Sushi was on the menu for our guests for this evening. Sushi doesn’t take an incredible amount of preparation but it can be tedious and in order to make it look spectacular and appetizing, rather than sloppy and potential hazardous. It takes focus and organization and until today I haven’t quite felt like I’ve had the focus and organization that I need to be working on a mega-yacht, such as the one I’m on, and be putting out the level of quality that I personally want to be putting out…

The kitchen I work in is really tight and I began to feel “station creep”, something taking up every place on the counter, ingredients spreading far and wide. I really needed to pull myself together or the kitchen, and potentially dinner, was going to turn into a disaster. I looked around and thought about all the restaurants I’d worked in; if any of my old chefs saw me now they’d tell me to stop what I was doing and clean up my station - of course they would use much more colorful expletives and in a pitch that only dogs could hear – but you get my drift. I wasn’t thinking like a chef, my mind and my prep were all over the place.

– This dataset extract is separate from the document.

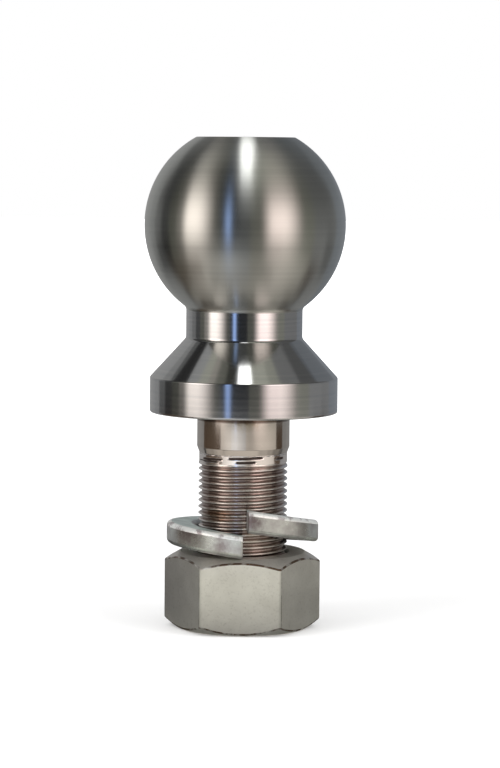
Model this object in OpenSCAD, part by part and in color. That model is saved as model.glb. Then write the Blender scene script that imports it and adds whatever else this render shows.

A few years back I was asked by a friend to assist one of her friends (another chef) with a catering event. Upon arrival, my friend and I learned that the dessert for 150 people, which was supposed to be served in an hour and a half, was a complete disaster and totally un-servable. My friend was a pastry chef and the first thing she did was make everyone leave the kitchen while she and I spent the next 15 minutes (which seemed like an eternity) cleaning and organizing. Once the kitchen was clean and she had a grasp of what state the situation really was in and what ingredients she had available, she made a few phone calls to her sister who then ran to the grocery store for some ingredients, picked up some baking equipment from my friend’s house and brought everything to us. Then, my friend began delegating tasks to everyone; in an hour and a half we had completely recreated 150 desserts almost from scratch. Waiters were leaving the kitchen with plates of dessert while we were pulling the final batches out of the oven – but it all worked out seamlessly and the guests had absolutely no idea of the fiasco that had taken place.

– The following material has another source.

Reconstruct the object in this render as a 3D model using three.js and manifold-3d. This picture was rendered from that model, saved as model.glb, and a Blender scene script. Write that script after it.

I think about this every time I sense an impending disaster in the kitchen. It’s impossible to think if there is a mess, and you can’t focus on the problem because focusing on the problem isn’t going to put food on the plate. You have to become totally solution minded in a kitchen, especially on a boat where it seems like change, unexpected situations and disaster is lurking around every corner. So I stopped what I was doing and cleaned the kitchen, then took a break for five minutes. When I came back, I began setting up a station just as I would have if I were working in a restaurant - and just like that, everything started clicking and coming together. Before I knew it, it was time for “service” and the show was on. Even my presentation improved and the guests were gushing after dinner about how much they enjoyed everything and how beautiful it all looked.

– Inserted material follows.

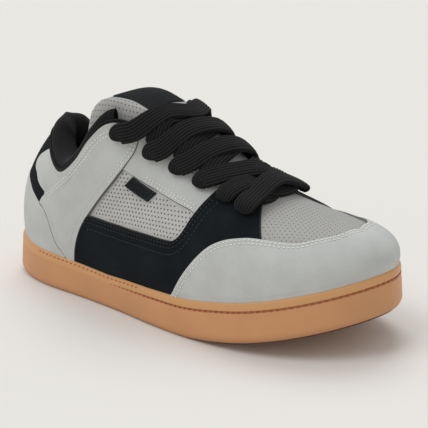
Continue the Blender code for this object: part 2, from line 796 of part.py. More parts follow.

Like an epiphany I realized what I needed to do and how I need to work to be able to enjoy what I was doing and not completely lose my mind. I thought I was organized, but in order to cook on a yacht, I have to be 100 times more organized – and extremely flexible. The nice thing about working on mega yachts is that there is a good budget for provisioning and menu planning, not that I can go completely crazy – but there is a lot of room to be flexible and to stock the boat well which is key when handling unforeseen situations and being well prepared, but I have to be able to deliver on their expectations too. Also, in provisioning for a charter I’m learning that I have to think a week ahead because once when we’re out motoring around to different islands I may not be able to get to a store for three or four days, and on many of these little islands around the Caribbean you just never know what you’re going to find; limp, anemic produce, poor quality meat, no herbs, and sometimes not even milk or eggs.… It takes a lot of planning…

So, all in all, I’m really happy that this is my first real mega-yacht experience because the captain has really been showing me the ropes and explaining how the business works. I’m being thrown into the fire and learning what the real mega-yacht world is all about. It’s a lot of work, but it’s also fun, really, really fun…

And leaving that other boat was the best decision I could’ve made.